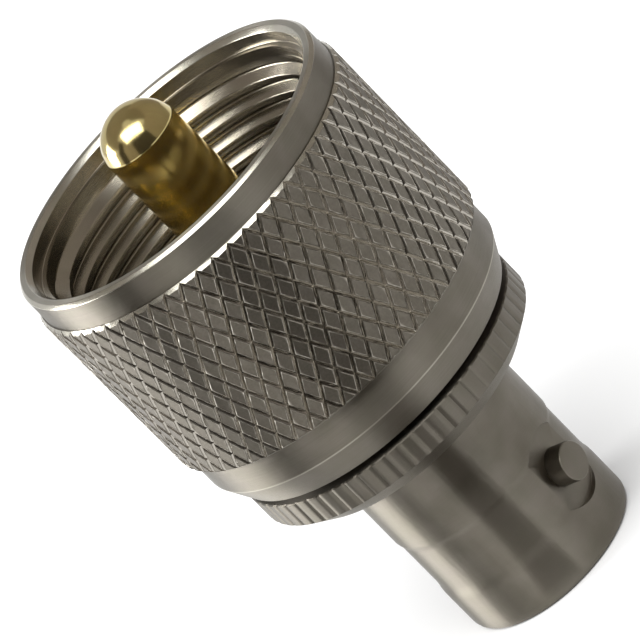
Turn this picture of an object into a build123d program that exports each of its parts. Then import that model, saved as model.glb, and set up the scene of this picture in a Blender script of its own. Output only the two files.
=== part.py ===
from build123d import *
import os
from math import cos, pi, radians, sin, tan

# Coaxial adapter: threaded UHF plug at the top, bayonet jack at the bottom.
# Z = 0 is the open end of the bayonet barrel, and +Z runs along the axis to the plug.
# All sizes are in millimetres.

# Bayonet barrel
barrel_radius = 4.8
barrel_length = 10.5
barrel_edge_bevels = ((0.5, 0.14), (0.17, 0.5))
mouth_wall = 0.75
mouth_depth = 8.4
relief_start = 2.74
relief_length = 3.15
relief_depth = 0.09

# Bayonet lugs, one on +X and one on -X, each in its own spot face
lug_radius = 0.99
lug_stand = 0.7
lug_height_on_barrel = 4.32
lug_edge_break = 0.12
spot_radius = 2.15
spot_wall = 0.3

# Serrated flange
flange_radius = 8.1
flange_thickness = 2.34
flange_chamfer_axial = 0.97
flange_chamfer_radial = 1.2
serration_count = 62
serration_depth = 0.2

# Coupling thread, 5/8 inch by 24 turns per inch, cut here as one level V groove for each turn
thread_major_radius = 7.94
thread_depth = 0.52
thread_pitch = 25.4 / 24
thread_flank_angle = 30
thread_relief_length = 2.0
thread_relief_room = 0.06

# Coupling nut outside the thread
nut_length = 14.56
nut_wall = 1.28
nut_gap = 0.35
nut_float = 0.8
nut_cone_length = 1.5
nut_cone_drop = 0.75
rear_band_length = 1.73
rear_band_drop = 0.37
front_band_length = 1.55
front_band_drop = 0.24
rim_edge_break = 0.12
rim_recess_room = 0.31
rim_recess_depth = 0.9

# Diamond knurl: flat-topped diamonds between two families of slanting grooves
knurl_count = 60
knurl_rows = 11
knurl_depth = 0.2
knurl_groove_run = 0.3
knurl_rear_bevel = 0.3
knurl_front_bevel = 0.25

# Front shell of the plug: collar with locating teeth, nose, and spigot in the hub.
# A share is a part of the radius that the piece is held in.
collar_share = 0.93
collar_thickness = 1.1
tooth_count = 2
tooth_width = 1.6
tooth_height = 0.9
tooth_depth = 0.95
nose_length = 3.7
nose_chamfer = 0.3
nose_lip_length = 0.8
nose_lip_step = 0.4
spigot_length = 3.6
bead_share = 0.849

# Hub that carries the nut, and the split retaining ring between them
hub_share = 0.856
spigot_share = 0.853
running_clearance = 0.08
stop_clearance = 0.05
ring_grip = 0.35
ring_width = 0.9
ring_thickness = 0.6
ring_split = 2.0
ring_room = 0.1
lip_rear_wall = 1.2
lip_front_wall = 0.5

# Insulators
bead_clearance = 0.02
bead_recess = 0.5
boss_radius = 2.38
boss_recess = 3.3
bnc_bead_step = 0.9
bnc_flange_step = 0.3
bnc_flange_length = 1.5

# Centre pin
pin_radius = 2.0
pin_shoulder = 0.4
pin_reach = 13.53
pin_dome_height = 1.65

# Socket contact of the bayonet end
contact_radius = 1.1
contact_bore_radius = 0.68
contact_bore_depth = 5.0
contact_recess = 0.1
contact_slot_count = 4
contact_slot_width = 0.15
contact_slot_length = 3.6
contact_collar_step = 0.4
contact_collar_length = 2.3
contact_tail_step = 0.5
contact_tail_length = 3.6
tail_room = 0.1

# Radii worked out from the sizes above, from the thread outwards and then inwards
thread_minor_radius = thread_major_radius - thread_depth
thread_relief_radius = thread_major_radius + thread_relief_room
rim_recess_radius = thread_major_radius + rim_recess_room
knurl_radius = thread_major_radius + nut_wall
knurl_root_radius = knurl_radius - knurl_depth
front_band_radius = knurl_radius - front_band_drop
rear_band_radius = knurl_radius - rear_band_drop
nut_rear_radius = rear_band_radius - nut_cone_drop
collar_radius = collar_share * thread_minor_radius
nose_radius = collar_radius - tooth_depth
hub_radius = hub_share * thread_minor_radius
lip_bore_radius = hub_radius + running_clearance
ring_inner_radius = hub_radius - ring_grip
ring_outer_radius = ring_inner_radius + ring_width
ring_slot_radius = ring_outer_radius + ring_room
groove_floor_radius = lip_bore_radius - ring_width - ring_room
spigot_radius = spigot_share * groove_floor_radius
uhf_bead_radius = bead_share * spigot_radius
uhf_bead_front_radius = uhf_bead_radius - nose_lip_step
mouth_radius = barrel_radius - mouth_wall
spot_floor = mouth_radius + spot_wall
bnc_bead_radius = mouth_radius - bnc_bead_step
bnc_flange_radius = bnc_bead_radius + bnc_flange_step
pin_shank_radius = pin_radius - pin_shoulder
contact_collar_radius = contact_radius + contact_collar_step
contact_tail_radius = contact_radius - contact_tail_step

# Heights along the axis, worked out from the sizes above
flange_front = barrel_length + flange_thickness
nut_rear = flange_front + nut_gap
nut_rim = nut_rear + nut_length
nut_cone_end = nut_rear + nut_cone_length
knurl_rear = nut_cone_end + rear_band_length
knurl_front = nut_rim - front_band_length
slot_rear = nut_rear + lip_rear_wall
slot_front = slot_rear + ring_thickness + 2 * stop_clearance
lip_front = slot_front + lip_front_wall
thread_start = lip_front + thread_relief_length
recess_floor = nut_rim - rim_recess_depth
thread_turns = int((recess_floor - thread_start) / thread_pitch)
groove_front = slot_front + nut_float
hub_front = lip_front + nut_float + 2 * stop_clearance
spigot_rear = hub_front - spigot_length
collar_front = hub_front + collar_thickness
nose_front = collar_front + nose_length
nose_lip_rear = nose_front - nose_lip_length
bead_front = nose_front - bead_recess
pin_tip = collar_front + pin_reach
pin_edge = pin_tip - pin_dome_height
bnc_flange_rear = spigot_rear - bnc_flange_length
contact_front = boss_recess + contact_recess
contact_collar_rear = spigot_rear - contact_collar_length

upright = (Align.CENTER, Align.CENTER, Align.MIN)
outward = (Align.MIN, Align.CENTER, Align.MIN)


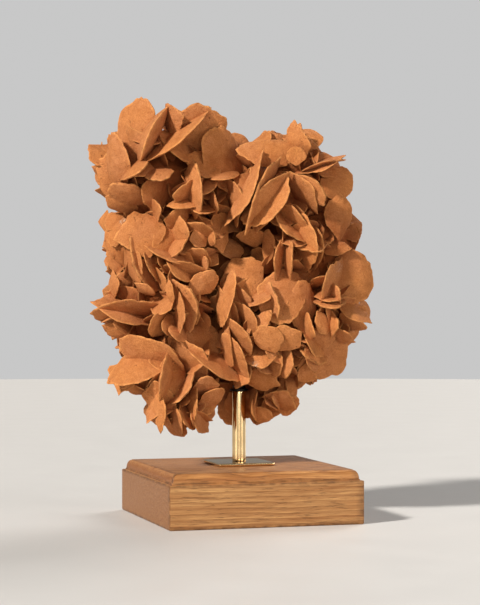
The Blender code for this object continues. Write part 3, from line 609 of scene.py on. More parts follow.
def squared_solid(name, profile, half, corner, material):
    """A profile carried round a square path. Each row of the profile is
    (inset from the side, z, squareness, edge): squareness 0 is round and 1 is square."""
    path, mark = square_path(corner / half)
    circle = path / np.linalg.norm(path, axis=1)[:, None]
    rows = np.array(profile, float)
    size = (half - rows[:, 0])[:, None, None]
    share = rows[:, 2][:, None, None]
    flat = size * (share * path + (1 - share) * circle)
    height = np.broadcast_to(rows[:, 1][:, None, None], (*flat.shape[:2], 1))
    grid = np.concatenate([flat, height], axis=-1)
    points, quads, triangles = capped_grid(grid)
    edge = np.maximum(rows[:, 3][:, None], mark[None] * rows[:, 2][:, None])
    values = {"edge": np.concatenate([edge.ravel(), [0.0, 0.0]])}
    return mesh_piece(name, points, quads, triangles, material, values)


def turned_sleeve(name, profile, bore, material, sides=96):
    """A turned tube: the profile of (radius, z) runs up the outside and the bore comes down the inside."""
    heights = [z for _, z in profile]
    inside = [(bore, z) for z in np.linspace(heights[-1] - 0.2, heights[0] + 0.2, 5)]
    rows = np.array([*profile, *inside])
    turns = np.linspace(0, 2 * math.pi, sides, endpoint=False)
    points, quads, triangles = ring_grid(round_grid(rows[:, :1], turns, rows[:, 1:]))
    return mesh_piece(name, points, quads, triangles, material, {"edge": np.zeros(len(points))})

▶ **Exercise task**
Extract every record. Keep wording exact.

▶ **Worked answer**
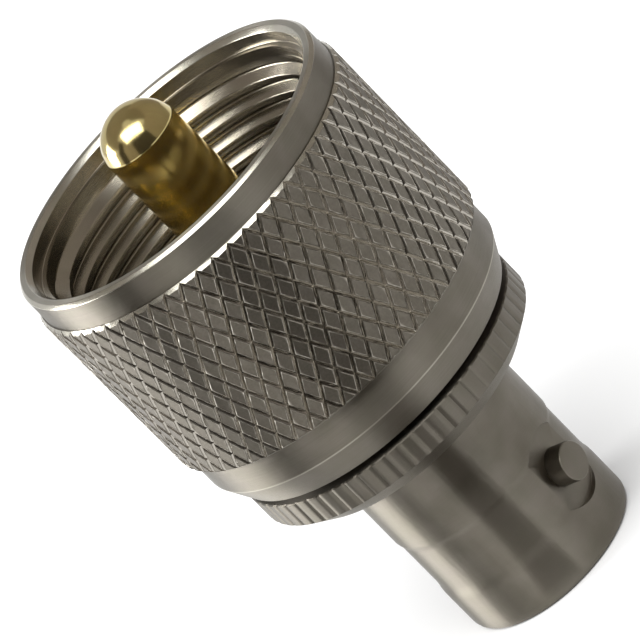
Turn this picture of an object into a build123d program that exports each of its parts. Then import that model, saved as model.glb, and set up the scene of this picture in a Blender script of its own. Output only the two files.
=== part.py ===
from build123d import *
import os
from math import cos, pi, radians, sin, tan

# Coaxial adapter: threaded UHF plug at the top, bayonet jack at the bottom.
# Z = 0 is the open end of the bayonet barrel, and +Z runs along the axis to the plug.
# All sizes are in millimetres.

# Bayonet barrel
barrel_radius = 4.8
barrel_length = 10.5
barrel_edge_bevels = ((0.5, 0.14), (0.17, 0.5))
mouth_wall = 0.75
mouth_depth = 8.4
relief_start = 2.74
relief_length = 3.15
relief_depth = 0.09

# Bayonet lugs, one on +X and one on -X, each in its own spot face
lug_radius = 0.99
lug_stand = 0.7
lug_height_on_barrel = 4.32
lug_edge_break = 0.12
spot_radius = 2.15
spot_wall = 0.3

# Serrated flange
flange_radius = 8.1
flange_thickness = 2.34
flange_chamfer_axial = 0.97
flange_chamfer_radial = 1.2
serration_count = 62
serration_depth = 0.2

# Coupling thread, 5/8 inch by 24 turns per inch, cut here as one level V groove for each turn
thread_major_radius = 7.94
thread_depth = 0.52
thread_pitch = 25.4 / 24
thread_flank_angle = 30
thread_relief_length = 2.0
thread_relief_room = 0.06

# Coupling nut outside the thread
nut_length = 14.56
nut_wall = 1.28
nut_gap = 0.35
nut_float = 0.8
nut_cone_length = 1.5
nut_cone_drop = 0.75
rear_band_length = 1.73
rear_band_drop = 0.37
front_band_length = 1.55
front_band_drop = 0.24
rim_edge_break = 0.12
rim_recess_room = 0.31
rim_recess_depth = 0.9

# Diamond knurl: flat-topped diamonds between two families of slanting grooves
knurl_count = 60
knurl_rows = 11
knurl_depth = 0.2
knurl_groove_run = 0.3
knurl_rear_bevel = 0.3
knurl_front_bevel = 0.25

# Front shell of the plug: collar with locating teeth, nose, and spigot in the hub.
# A share is a part of the radius that the piece is held in.
collar_share = 0.93
collar_thickness = 1.1
tooth_count = 2
tooth_width = 1.6
tooth_height = 0.9
tooth_depth = 0.95
nose_length = 3.7
nose_chamfer = 0.3
nose_lip_length = 0.8
nose_lip_step = 0.4
spigot_length = 3.6
bead_share = 0.849

# Hub that carries the nut, and the split retaining ring between them
hub_share = 0.856
spigot_share = 0.853
running_clearance = 0.08
stop_clearance = 0.05
ring_grip = 0.35
ring_width = 0.9
ring_thickness = 0.6
ring_split = 2.0
ring_room = 0.1
lip_rear_wall = 1.2
lip_front_wall = 0.5

# Insulators
bead_clearance = 0.02
bead_recess = 0.5
boss_radius = 2.38
boss_recess = 3.3
bnc_bead_step = 0.9
bnc_flange_step = 0.3
bnc_flange_length = 1.5

# Centre pin
pin_radius = 2.0
pin_shoulder = 0.4
pin_reach = 13.53
pin_dome_height = 1.65

# Socket contact of the bayonet end
contact_radius = 1.1
contact_bore_radius = 0.68
contact_bore_depth = 5.0
contact_recess = 0.1
contact_slot_count = 4
contact_slot_width = 0.15
contact_slot_length = 3.6
contact_collar_step = 0.4
contact_collar_length = 2.3
contact_tail_step = 0.5
contact_tail_length = 3.6
tail_room = 0.1

# Radii worked out from the sizes above, from the thread outwards and then inwards
thread_minor_radius = thread_major_radius - thread_depth
thread_relief_radius = thread_major_radius + thread_relief_room
rim_recess_radius = thread_major_radius + rim_recess_room
knurl_radius = thread_major_radius + nut_wall
knurl_root_radius = knurl_radius - knurl_depth
front_band_radius = knurl_radius - front_band_drop
rear_band_radius = knurl_radius - rear_band_drop
nut_rear_radius = rear_band_radius - nut_cone_drop
collar_radius = collar_share * thread_minor_radius
nose_radius = collar_radius - tooth_depth
hub_radius = hub_share * thread_minor_radius
lip_bore_radius = hub_radius + running_clearance
ring_inner_radius = hub_radius - ring_grip
ring_outer_radius = ring_inner_radius + ring_width
ring_slot_radius = ring_outer_radius + ring_room
groove_floor_radius = lip_bore_radius - ring_width - ring_room
spigot_radius = spigot_share * groove_floor_radius
uhf_bead_radius = bead_share * spigot_radius
uhf_bead_front_radius = uhf_bead_radius - nose_lip_step
mouth_radius = barrel_radius - mouth_wall
spot_floor = mouth_radius + spot_wall
bnc_bead_radius = mouth_radius - bnc_bead_step
bnc_flange_radius = bnc_bead_radius + bnc_flange_step
pin_shank_radius = pin_radius - pin_shoulder
contact_collar_radius = contact_radius + contact_collar_step
contact_tail_radius = contact_radius - contact_tail_step

# Heights along the axis, worked out from the sizes above
flange_front = barrel_length + flange_thickness
nut_rear = flange_front + nut_gap
nut_rim = nut_rear + nut_length
nut_cone_end = nut_rear + nut_cone_length
knurl_rear = nut_cone_end + rear_band_length
knurl_front = nut_rim - front_band_length
slot_rear = nut_rear + lip_rear_wall
slot_front = slot_rear + ring_thickness + 2 * stop_clearance
lip_front = slot_front + lip_front_wall
thread_start = lip_front + thread_relief_length
recess_floor = nut_rim - rim_recess_depth
thread_turns = int((recess_floor - thread_start) / thread_pitch)
groove_front = slot_front + nut_float
hub_front = lip_front + nut_float + 2 * stop_clearance
spigot_rear = hub_front - spigot_length
collar_front = hub_front + collar_thickness
nose_front = collar_front + nose_length
nose_lip_rear = nose_front - nose_lip_length
bead_front = nose_front - bead_recess
pin_tip = collar_front + pin_reach
pin_edge = pin_tip - pin_dome_height
bnc_flange_rear = spigot_rear - bnc_flange_length
contact_front = boss_recess + contact_recess
contact_collar_rear = spigot_rear - contact_collar_length

upright = (Align.CENTER, Align.CENTER, Align.MIN)
outward = (Align.MIN, Align.CENTER, Align.MIN)


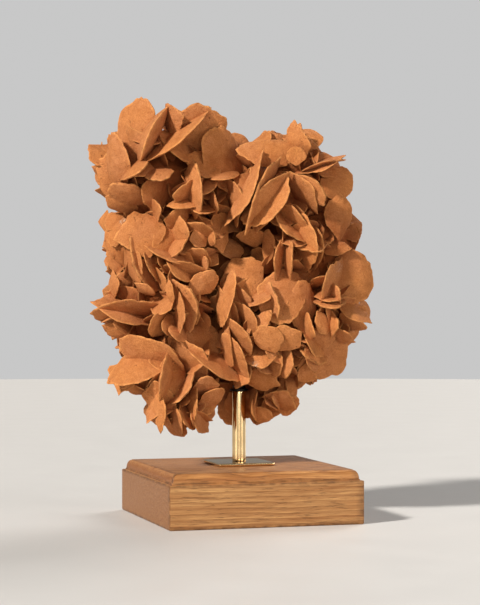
The Blender code for this object continues. Write part 3, from line 609 of scene.py on. More parts follow.
def squared_solid(name, profile, half, corner, material):
    """A profile carried round a square path. Each row of the profile is
    (inset from the side, z, squareness, edge): squareness 0 is round and 1 is square."""
    path, mark = square_path(corner / half)
    circle = path / np.linalg.norm(path, axis=1)[:, None]
    rows = np.array(profile, float)
    size = (half - rows[:, 0])[:, None, None]
    share = rows[:, 2][:, None, None]
    flat = size * (share * path + (1 - share) * circle)
    height = np.broadcast_to(rows[:, 1][:, None, None], (*flat.shape[:2], 1))
    grid = np.concatenate([flat, height], axis=-1)
    points, quads, triangles = capped_grid(grid)
    edge = np.maximum(rows[:, 3][:, None], mark[None] * rows[:, 2][:, None])
    values = {"edge": np.concatenate([edge.ravel(), [0.0, 0.0]])}
    return mesh_piece(name, points, quads, triangles, material, values)


def turned_sleeve(name, profile, bore, material, sides=96):
    """A turned tube: the profile of (radius, z) runs up the outside and the bore comes down the inside."""
    heights = [z for _, z in profile]
    inside = [(bore, z) for z in np.linspace(heights[-1] - 0.2, heights[0] + 0.2, 5)]
    rows = np.array([*profile, *inside])
    turns = np.linspace(0, 2 * math.pi, sides, endpoint=False)
    points, quads, triangles = ring_grid(round_grid(rows[:, :1], turns, rows[:, 1:]))
    return mesh_piece(name, points, quads, triangles, material, {"edge": np.zeros(len(points))})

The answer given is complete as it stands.